Peter Attia: Could you give me a specific example?
MedCrunch: As a patient, you go to the doctor expecting him or her to heal you right away? But at the same time you also want them to show you empathy. Given the choice, you would probably prefer to be healed rather than to feel well treated.
Peter Attia: I see your point. I don’t believe that those are mutually exclusive features and I don’t think this patient-physician dynamic is a zero sum gain. If you’re asking me my personal opinion, I don’t think it’s asking too much as a patient that your doctor not only have the skill and knowledge to treat your condition but they also have the empathy and compassion to treat you as a person.
I’ll give you an example.
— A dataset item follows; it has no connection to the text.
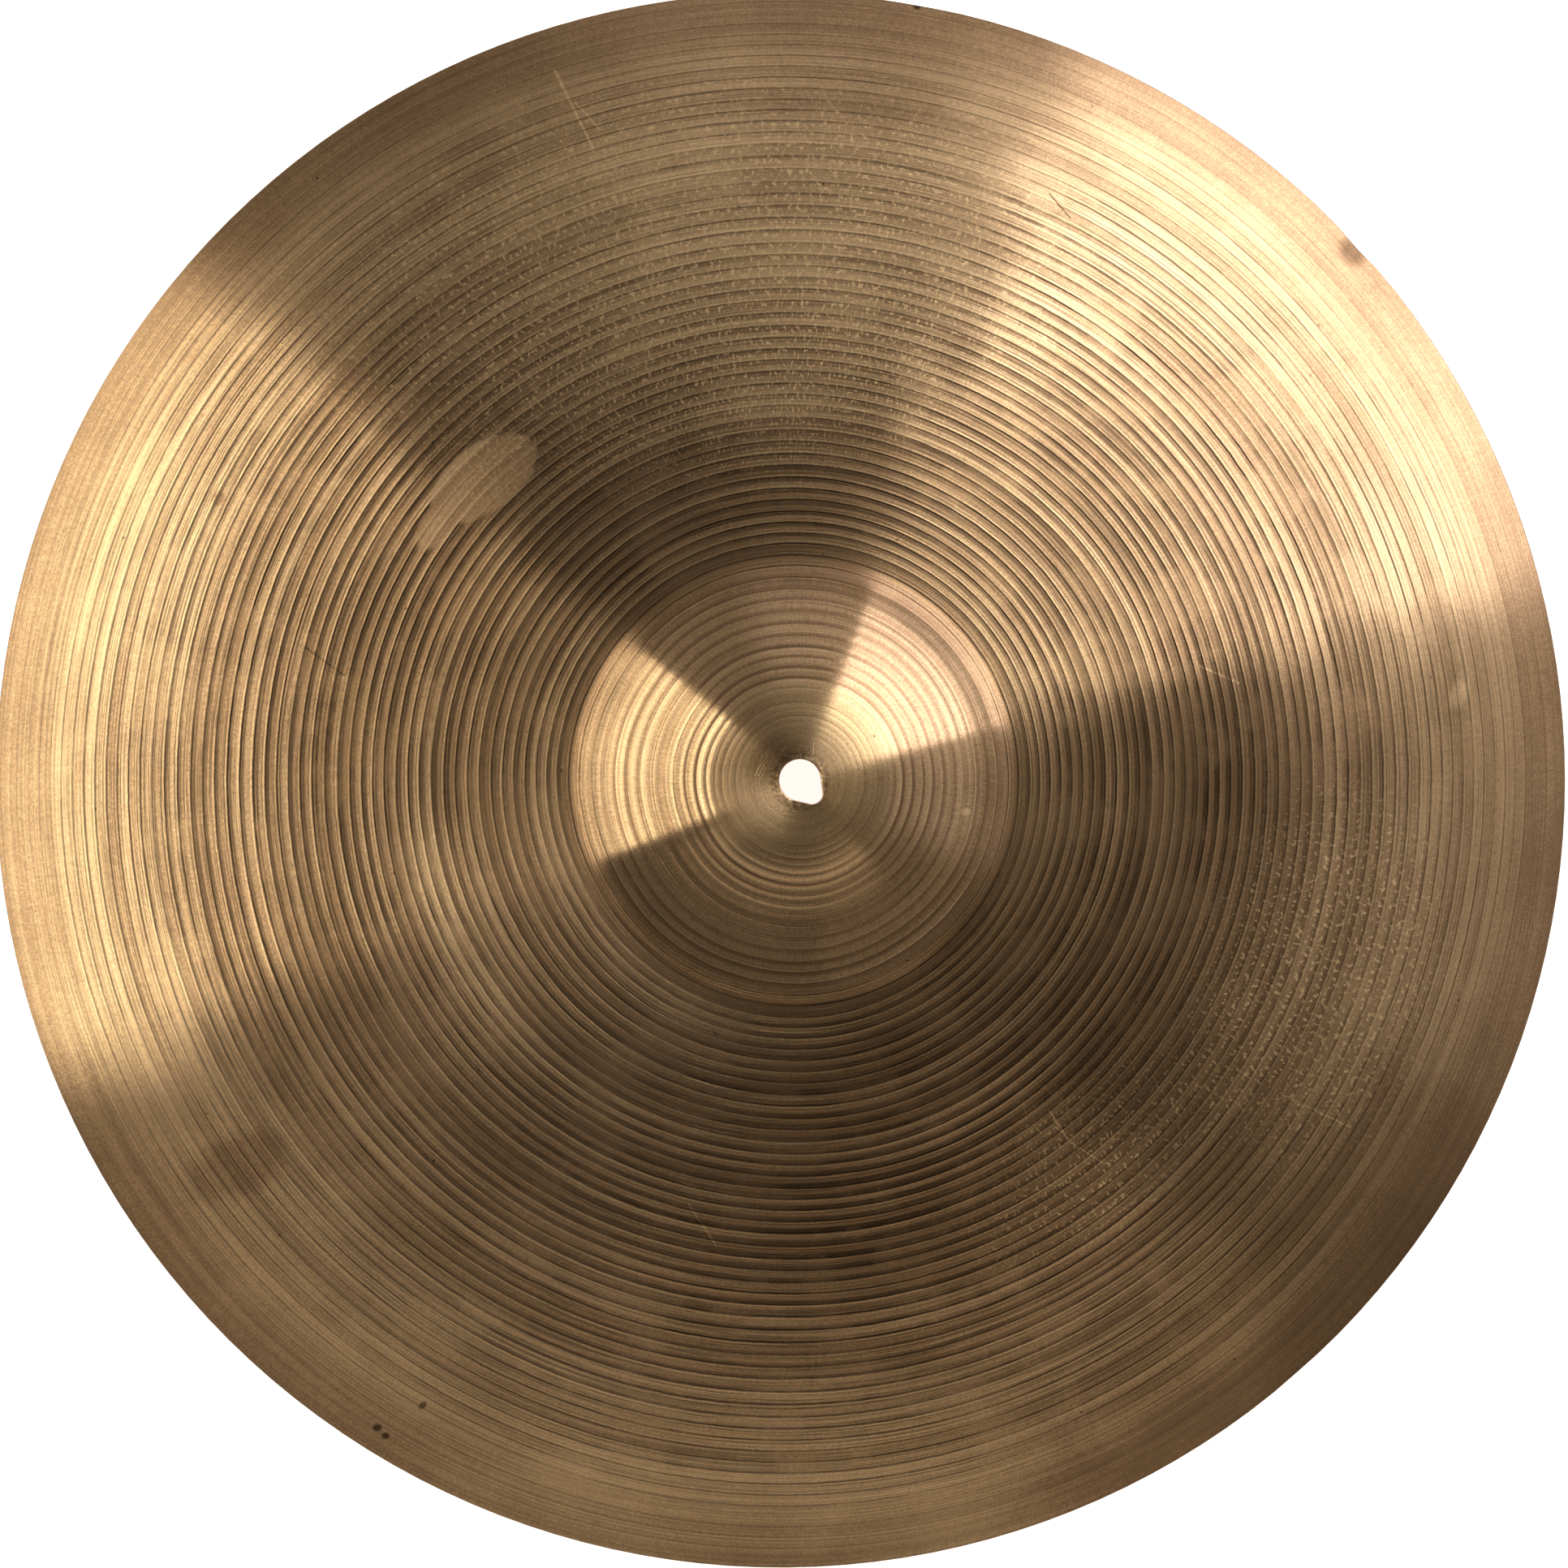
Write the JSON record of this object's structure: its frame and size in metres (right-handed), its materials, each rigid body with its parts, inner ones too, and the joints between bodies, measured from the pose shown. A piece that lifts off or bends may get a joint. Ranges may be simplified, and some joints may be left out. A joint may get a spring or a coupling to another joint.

My research background is in oncology, specifically experimental immune-based therapies for metastatic melanoma. The most important thing that I was ever taught by my mentor Dr. Steve Rosenberg was the need for this compassion. Because of the nature of the disease we were studying and trying to treat, most of our patients were going to die despite our best efforts, perhaps seven or eight out of every ten. He said something that was very profound which was, “Peter, we can’t heal most of these people, but remember something: when we’ve done everything we can and our treatments have failed, we still have a responsibility to help our patients die with dignity and never abandon them.”
It is very tempting as a physician to move away from a patient when the patient is suffering or when the treatment isn’t working, perhaps because on some level as doctors we think that we have failed and it is a reminder of the failure. Our failure, that is. In fact, this is really at the root of much of the well-documented judgment physicians often have toward their obese and diabetic patients. The treatment fails. We assume it’s because they won’t comply. We don’t consider the possibility that the treatment might be incorrect, and we abandon them. So I really disagree with the premise that a patient can only expect one or the other, either a doctor who knows how to treat them or a doctor who treats them well. Patients deserve and should expect both.
MedCrunch: Could you list a few things that you think should be changed in the current medical culture?
Peter Attia: I don’t consider myself an expert in this field and I don’t feel really qualified to speak about it at length. What I can say, though, is that physicians should be asking themselves the question, “Am I treating this patient with the best care I can?” both from a knowledge and technical standpoint and also from a human standpoint. As physicians, I think we have to ask ourselves if we would be treating the patient the same way if that patient were a relative or a friend. If I look back at all of the times that I was not empathetic and not compassionate towards patients, I can assure you that in that moment I was not at all treating that person the way that I would have treated them had they been a friend or relative.
MedCrunch: If you could give some advice to young physicians embarking on their careers and choosing their medical specialty, what would your advice be?
Peter Attia: I think whatever path you choose, find a way to walk in the shoes of your patients. At least for me, I have found that to be the most powerful tool at my disposal to overcome the urge to judge. If your patients understand that you are making every effort to see the world through their lens –and not just impose your lens on them– then you’ll be a better and a more successful doctor. Not necessarily because you’ll have more medicine or knowledge at your disposal, but because you’ll have a special relationship with your patient.